## begin Data lines
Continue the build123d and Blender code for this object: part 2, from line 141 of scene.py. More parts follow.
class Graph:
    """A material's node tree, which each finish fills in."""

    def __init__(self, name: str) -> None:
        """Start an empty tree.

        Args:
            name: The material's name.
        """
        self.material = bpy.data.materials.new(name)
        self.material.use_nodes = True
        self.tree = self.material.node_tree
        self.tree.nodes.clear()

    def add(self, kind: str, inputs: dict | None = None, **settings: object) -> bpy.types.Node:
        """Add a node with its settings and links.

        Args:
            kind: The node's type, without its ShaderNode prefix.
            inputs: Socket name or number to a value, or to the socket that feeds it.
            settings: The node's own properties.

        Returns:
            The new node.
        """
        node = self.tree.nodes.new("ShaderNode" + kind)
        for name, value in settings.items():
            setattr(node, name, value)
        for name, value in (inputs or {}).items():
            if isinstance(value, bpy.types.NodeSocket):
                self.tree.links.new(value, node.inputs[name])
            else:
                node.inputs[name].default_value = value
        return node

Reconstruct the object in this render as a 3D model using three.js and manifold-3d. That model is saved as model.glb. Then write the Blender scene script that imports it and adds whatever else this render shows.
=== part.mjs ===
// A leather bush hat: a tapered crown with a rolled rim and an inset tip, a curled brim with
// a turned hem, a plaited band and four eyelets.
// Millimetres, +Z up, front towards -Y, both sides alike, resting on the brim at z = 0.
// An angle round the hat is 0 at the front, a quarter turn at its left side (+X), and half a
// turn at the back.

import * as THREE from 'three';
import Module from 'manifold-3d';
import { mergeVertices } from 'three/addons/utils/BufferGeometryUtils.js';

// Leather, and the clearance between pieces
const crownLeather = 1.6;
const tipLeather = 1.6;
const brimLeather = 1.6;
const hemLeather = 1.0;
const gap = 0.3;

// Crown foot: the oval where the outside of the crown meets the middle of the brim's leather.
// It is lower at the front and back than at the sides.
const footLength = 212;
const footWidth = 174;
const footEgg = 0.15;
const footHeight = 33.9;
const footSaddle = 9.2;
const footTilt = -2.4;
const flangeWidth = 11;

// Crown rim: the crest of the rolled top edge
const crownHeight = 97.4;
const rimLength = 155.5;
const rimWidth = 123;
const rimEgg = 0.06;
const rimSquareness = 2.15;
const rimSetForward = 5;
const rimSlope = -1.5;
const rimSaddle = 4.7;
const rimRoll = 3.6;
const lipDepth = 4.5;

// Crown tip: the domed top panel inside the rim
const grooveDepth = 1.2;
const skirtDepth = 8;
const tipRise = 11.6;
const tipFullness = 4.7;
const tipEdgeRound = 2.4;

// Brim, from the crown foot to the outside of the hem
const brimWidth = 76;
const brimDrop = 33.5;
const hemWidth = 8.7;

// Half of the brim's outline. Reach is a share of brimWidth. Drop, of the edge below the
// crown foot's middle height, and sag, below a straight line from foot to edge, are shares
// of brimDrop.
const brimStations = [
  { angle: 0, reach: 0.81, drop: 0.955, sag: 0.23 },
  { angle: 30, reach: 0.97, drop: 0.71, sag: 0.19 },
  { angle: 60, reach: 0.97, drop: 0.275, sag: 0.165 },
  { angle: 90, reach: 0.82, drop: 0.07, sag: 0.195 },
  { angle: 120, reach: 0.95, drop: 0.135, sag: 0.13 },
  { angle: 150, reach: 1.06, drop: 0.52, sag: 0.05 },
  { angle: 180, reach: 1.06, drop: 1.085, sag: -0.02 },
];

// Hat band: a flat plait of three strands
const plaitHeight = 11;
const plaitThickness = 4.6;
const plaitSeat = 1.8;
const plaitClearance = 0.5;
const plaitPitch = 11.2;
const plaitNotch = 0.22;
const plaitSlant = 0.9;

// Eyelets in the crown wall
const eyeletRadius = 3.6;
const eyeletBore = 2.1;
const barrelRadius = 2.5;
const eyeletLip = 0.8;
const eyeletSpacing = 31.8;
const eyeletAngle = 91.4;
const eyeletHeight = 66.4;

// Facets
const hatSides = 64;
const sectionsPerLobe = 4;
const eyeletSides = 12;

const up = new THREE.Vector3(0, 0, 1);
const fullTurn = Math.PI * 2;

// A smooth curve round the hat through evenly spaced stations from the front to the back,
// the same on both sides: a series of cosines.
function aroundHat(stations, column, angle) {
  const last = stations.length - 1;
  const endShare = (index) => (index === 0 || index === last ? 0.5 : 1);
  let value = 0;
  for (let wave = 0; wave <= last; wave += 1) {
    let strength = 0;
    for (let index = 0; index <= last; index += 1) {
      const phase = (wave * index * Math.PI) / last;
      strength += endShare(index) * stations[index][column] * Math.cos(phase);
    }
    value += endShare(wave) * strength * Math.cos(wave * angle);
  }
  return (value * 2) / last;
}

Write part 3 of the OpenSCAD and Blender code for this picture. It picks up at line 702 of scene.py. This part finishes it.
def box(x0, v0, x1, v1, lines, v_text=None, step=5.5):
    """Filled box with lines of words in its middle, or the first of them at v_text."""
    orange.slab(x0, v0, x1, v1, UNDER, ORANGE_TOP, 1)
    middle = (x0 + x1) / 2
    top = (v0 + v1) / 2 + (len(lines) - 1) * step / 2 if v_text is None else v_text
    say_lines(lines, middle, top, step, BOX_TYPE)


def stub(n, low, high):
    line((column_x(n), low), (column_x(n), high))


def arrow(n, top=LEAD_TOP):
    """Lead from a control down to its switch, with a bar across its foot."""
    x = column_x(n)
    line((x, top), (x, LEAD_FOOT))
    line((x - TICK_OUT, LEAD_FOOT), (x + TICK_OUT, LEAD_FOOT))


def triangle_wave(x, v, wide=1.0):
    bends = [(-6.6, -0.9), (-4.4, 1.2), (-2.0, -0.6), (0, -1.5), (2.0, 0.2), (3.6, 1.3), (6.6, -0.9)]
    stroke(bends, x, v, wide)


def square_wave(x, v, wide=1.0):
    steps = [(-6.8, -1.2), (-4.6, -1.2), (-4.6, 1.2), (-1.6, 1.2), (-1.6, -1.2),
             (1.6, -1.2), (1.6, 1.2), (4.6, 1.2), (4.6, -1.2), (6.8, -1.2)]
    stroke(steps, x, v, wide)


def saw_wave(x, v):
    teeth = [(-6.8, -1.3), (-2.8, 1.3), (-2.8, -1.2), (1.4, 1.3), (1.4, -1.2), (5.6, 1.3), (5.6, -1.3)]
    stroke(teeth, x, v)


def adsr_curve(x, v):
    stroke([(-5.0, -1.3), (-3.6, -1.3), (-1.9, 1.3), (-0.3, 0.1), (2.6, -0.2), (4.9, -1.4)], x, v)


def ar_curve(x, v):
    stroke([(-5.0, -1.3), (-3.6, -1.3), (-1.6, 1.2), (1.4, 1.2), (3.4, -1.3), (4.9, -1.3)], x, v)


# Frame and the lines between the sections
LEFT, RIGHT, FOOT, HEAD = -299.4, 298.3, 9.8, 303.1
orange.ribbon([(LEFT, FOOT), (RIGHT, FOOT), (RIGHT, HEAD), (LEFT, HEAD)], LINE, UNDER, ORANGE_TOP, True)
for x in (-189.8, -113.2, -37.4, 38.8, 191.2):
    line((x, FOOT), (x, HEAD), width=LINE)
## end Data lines
## begin Data lines
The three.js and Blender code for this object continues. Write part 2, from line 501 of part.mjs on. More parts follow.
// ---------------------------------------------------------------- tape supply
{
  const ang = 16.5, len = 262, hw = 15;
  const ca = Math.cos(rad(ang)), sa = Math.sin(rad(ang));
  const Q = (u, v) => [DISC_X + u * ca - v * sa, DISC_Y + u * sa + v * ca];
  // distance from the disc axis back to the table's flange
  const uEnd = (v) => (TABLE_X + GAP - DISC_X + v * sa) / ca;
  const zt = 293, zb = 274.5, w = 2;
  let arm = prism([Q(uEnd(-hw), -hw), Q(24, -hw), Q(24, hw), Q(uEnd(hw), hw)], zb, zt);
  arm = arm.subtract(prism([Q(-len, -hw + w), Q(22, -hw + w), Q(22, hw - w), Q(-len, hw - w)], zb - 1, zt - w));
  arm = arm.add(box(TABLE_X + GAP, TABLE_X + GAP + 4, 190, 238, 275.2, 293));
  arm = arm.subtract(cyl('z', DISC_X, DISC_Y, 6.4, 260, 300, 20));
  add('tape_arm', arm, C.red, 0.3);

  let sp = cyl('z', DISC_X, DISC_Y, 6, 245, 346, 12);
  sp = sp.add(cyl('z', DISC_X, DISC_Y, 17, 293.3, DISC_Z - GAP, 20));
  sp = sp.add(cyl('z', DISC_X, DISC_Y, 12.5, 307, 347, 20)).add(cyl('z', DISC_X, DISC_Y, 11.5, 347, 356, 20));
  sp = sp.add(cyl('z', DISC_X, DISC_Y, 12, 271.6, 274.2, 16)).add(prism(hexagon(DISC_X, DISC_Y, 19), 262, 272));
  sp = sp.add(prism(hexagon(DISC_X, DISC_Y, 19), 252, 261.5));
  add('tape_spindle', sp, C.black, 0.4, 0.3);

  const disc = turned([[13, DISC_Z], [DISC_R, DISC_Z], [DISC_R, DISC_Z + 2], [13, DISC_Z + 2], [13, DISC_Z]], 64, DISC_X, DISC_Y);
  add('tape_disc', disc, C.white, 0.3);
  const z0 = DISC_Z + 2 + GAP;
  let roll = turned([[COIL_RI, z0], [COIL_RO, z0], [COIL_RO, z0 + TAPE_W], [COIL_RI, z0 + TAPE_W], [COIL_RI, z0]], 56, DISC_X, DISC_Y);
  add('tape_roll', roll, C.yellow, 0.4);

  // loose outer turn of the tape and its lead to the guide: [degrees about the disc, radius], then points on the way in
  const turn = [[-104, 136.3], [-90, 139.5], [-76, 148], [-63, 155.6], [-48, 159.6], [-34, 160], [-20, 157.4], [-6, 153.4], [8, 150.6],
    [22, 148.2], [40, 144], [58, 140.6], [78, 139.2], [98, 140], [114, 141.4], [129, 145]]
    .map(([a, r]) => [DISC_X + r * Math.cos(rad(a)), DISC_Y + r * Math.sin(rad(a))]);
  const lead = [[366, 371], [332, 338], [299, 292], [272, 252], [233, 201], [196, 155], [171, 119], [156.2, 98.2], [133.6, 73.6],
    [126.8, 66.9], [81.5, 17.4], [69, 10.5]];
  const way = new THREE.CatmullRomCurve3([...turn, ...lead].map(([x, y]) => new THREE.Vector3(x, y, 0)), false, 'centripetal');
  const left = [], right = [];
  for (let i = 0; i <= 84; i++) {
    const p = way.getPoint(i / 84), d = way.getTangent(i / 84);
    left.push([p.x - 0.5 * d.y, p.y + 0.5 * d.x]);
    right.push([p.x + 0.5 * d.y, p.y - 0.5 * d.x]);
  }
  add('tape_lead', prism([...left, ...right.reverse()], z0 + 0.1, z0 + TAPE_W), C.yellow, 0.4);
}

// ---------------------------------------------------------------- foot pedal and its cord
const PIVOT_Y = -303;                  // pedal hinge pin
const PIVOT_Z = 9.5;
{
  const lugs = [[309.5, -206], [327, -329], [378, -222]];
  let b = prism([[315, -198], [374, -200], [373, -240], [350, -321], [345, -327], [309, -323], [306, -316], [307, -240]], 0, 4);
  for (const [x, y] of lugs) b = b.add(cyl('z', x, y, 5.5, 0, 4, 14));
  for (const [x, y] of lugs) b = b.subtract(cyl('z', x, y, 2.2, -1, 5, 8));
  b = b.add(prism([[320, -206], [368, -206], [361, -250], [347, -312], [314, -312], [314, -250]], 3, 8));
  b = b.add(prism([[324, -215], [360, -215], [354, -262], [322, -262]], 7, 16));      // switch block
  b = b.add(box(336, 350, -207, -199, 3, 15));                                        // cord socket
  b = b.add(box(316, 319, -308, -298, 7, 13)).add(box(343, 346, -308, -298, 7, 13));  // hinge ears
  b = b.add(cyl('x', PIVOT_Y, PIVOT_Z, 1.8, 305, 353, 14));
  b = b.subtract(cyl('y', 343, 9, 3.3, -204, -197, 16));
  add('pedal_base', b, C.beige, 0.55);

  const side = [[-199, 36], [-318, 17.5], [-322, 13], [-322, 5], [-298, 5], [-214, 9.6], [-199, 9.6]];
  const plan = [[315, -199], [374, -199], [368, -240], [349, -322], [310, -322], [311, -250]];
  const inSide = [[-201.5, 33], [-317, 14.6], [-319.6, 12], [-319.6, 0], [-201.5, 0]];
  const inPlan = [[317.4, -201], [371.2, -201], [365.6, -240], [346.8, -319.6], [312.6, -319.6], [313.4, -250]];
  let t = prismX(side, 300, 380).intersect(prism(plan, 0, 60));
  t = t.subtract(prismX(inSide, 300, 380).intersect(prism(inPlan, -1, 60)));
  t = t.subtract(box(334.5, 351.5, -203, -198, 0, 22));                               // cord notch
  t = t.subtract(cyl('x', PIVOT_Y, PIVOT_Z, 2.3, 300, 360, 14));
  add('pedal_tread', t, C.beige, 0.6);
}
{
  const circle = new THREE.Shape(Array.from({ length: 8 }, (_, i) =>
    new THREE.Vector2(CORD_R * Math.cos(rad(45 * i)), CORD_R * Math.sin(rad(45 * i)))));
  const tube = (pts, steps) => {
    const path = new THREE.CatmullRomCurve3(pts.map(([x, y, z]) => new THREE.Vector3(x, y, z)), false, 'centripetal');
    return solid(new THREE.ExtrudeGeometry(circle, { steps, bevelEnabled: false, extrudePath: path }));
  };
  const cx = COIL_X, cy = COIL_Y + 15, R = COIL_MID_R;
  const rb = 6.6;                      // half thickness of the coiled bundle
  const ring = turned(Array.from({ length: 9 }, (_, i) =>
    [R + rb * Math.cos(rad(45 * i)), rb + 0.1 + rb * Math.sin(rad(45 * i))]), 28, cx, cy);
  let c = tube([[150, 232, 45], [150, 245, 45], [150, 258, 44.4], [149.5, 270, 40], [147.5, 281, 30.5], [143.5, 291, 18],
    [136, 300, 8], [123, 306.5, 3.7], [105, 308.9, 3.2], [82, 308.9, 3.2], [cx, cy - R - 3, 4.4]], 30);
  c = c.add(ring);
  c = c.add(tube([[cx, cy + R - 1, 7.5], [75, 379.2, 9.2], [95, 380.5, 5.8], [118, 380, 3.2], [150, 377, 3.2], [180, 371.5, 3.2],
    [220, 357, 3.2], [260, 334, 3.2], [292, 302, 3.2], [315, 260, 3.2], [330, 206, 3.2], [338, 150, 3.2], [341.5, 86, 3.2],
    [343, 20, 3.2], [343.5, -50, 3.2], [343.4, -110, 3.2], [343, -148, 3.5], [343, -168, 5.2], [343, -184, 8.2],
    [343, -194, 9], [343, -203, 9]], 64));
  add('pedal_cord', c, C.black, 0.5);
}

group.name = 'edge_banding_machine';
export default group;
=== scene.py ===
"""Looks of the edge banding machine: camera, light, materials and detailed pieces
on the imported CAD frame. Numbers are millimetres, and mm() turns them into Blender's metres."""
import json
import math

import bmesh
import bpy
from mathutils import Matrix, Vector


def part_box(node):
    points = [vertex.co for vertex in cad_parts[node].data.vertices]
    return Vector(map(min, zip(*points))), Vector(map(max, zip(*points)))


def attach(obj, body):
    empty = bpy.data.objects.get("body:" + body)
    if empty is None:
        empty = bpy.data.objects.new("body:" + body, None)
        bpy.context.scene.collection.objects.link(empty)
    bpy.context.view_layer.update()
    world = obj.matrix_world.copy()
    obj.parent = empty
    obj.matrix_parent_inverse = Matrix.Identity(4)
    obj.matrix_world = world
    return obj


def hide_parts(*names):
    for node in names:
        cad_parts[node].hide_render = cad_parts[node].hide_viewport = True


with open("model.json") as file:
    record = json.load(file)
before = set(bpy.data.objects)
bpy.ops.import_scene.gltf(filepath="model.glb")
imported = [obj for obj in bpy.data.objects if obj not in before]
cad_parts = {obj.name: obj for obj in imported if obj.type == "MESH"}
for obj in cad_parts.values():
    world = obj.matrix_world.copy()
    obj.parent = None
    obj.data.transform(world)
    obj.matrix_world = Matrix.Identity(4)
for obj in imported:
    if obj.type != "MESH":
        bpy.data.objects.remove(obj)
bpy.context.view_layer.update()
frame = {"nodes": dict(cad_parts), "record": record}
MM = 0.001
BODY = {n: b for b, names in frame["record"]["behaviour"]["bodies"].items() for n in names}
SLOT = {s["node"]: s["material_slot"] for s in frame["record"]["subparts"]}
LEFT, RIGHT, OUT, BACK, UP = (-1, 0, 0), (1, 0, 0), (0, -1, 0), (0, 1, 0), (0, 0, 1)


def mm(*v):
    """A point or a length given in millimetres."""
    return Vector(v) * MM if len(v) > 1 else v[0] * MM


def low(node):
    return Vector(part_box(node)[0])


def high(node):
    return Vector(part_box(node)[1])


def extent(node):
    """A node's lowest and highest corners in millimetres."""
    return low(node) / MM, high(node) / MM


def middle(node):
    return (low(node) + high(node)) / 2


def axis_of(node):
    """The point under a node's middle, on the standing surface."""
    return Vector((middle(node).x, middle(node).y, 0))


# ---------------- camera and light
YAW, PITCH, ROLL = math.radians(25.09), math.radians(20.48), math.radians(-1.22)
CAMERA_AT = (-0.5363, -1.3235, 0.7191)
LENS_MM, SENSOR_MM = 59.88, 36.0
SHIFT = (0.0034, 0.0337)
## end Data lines
Written exercise:
Go back over the listing above and copy exactly the lines that begin at the line with "imported = [obj" and stop after the line with "obj.data.transform(world)"; leave out every other line.

Worked solution:
imported = [obj for obj in bpy.data.objects if obj not in before]
cad_parts = {obj.name: obj for obj in imported if obj.type == "MESH"}
for obj in cad_parts.values():
    world = obj.matrix_world.copy()
    obj.parent = None
    obj.data.transform(world)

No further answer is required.